▶ _EXERCISE INSTRUCTIONS_
Starting with the line that contains "Model this object in Blender" and stopping after the line that contains "of flat elastic.", output every line exactly as it stands.

▶ _MATERIAL_
[Begin]

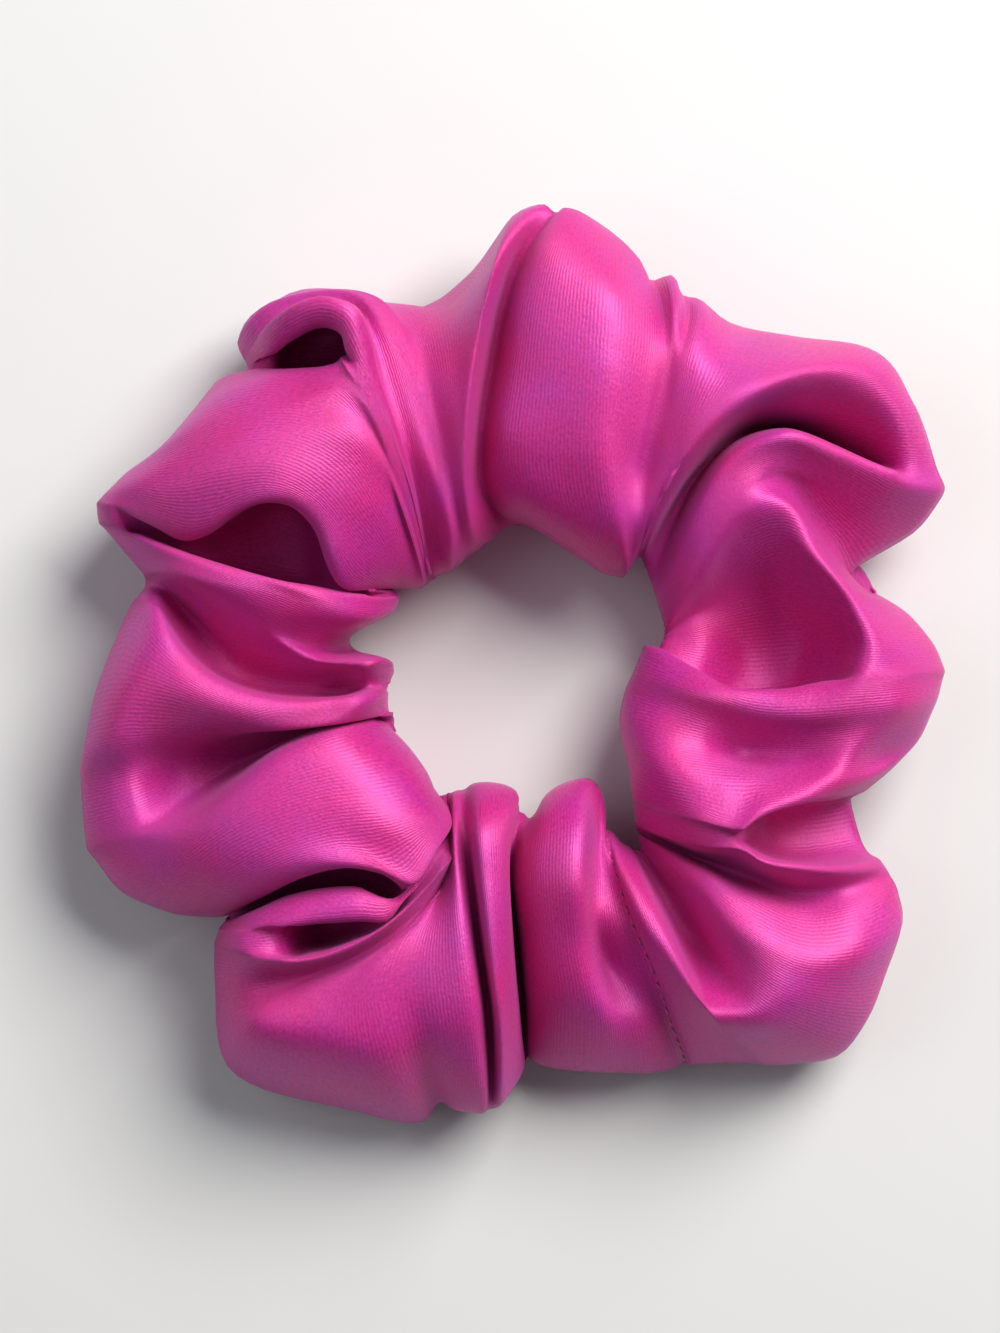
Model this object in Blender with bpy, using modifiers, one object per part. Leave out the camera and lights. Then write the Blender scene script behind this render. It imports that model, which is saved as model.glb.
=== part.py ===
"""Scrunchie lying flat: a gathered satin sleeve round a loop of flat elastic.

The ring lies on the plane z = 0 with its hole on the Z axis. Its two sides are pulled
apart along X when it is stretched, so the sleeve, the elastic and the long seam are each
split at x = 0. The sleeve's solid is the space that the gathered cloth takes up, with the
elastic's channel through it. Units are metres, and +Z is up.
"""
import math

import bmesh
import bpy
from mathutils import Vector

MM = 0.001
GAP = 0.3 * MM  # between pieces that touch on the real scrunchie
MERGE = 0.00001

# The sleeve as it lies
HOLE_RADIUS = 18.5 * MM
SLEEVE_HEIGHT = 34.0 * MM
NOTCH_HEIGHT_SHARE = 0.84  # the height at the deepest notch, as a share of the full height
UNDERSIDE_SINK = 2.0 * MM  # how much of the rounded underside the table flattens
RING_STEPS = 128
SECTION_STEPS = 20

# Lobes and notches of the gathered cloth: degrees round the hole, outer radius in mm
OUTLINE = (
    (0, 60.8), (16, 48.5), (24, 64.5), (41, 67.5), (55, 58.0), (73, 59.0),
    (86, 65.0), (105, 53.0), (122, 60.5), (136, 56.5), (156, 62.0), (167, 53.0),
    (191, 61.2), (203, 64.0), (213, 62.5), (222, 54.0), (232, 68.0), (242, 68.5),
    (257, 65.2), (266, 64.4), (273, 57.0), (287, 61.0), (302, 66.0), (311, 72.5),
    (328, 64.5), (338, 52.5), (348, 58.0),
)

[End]
[Begin]

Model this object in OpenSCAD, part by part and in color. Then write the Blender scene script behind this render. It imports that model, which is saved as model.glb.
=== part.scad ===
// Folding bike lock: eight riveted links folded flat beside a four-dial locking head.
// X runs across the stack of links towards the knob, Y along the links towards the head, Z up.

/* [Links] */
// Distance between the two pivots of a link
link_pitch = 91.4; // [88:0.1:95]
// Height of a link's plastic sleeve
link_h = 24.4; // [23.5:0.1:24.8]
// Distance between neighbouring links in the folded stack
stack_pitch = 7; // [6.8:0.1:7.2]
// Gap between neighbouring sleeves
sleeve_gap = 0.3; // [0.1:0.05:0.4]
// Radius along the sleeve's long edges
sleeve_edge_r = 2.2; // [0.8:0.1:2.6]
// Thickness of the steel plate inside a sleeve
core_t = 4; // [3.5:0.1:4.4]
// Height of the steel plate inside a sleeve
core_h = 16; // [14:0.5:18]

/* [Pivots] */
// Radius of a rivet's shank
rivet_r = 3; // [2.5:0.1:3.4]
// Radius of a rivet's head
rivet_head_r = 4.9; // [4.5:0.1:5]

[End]
[Begin]

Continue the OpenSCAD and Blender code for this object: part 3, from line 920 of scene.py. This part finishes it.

[End]

▶ _FULL ANSWER_
Model this object in Blender with bpy, using modifiers, one object per part. Leave out the camera and lights. Then write the Blender scene script behind this render. It imports that model, which is saved as model.glb.
=== part.py ===
"""Scrunchie lying flat: a gathered satin sleeve round a loop of flat elastic.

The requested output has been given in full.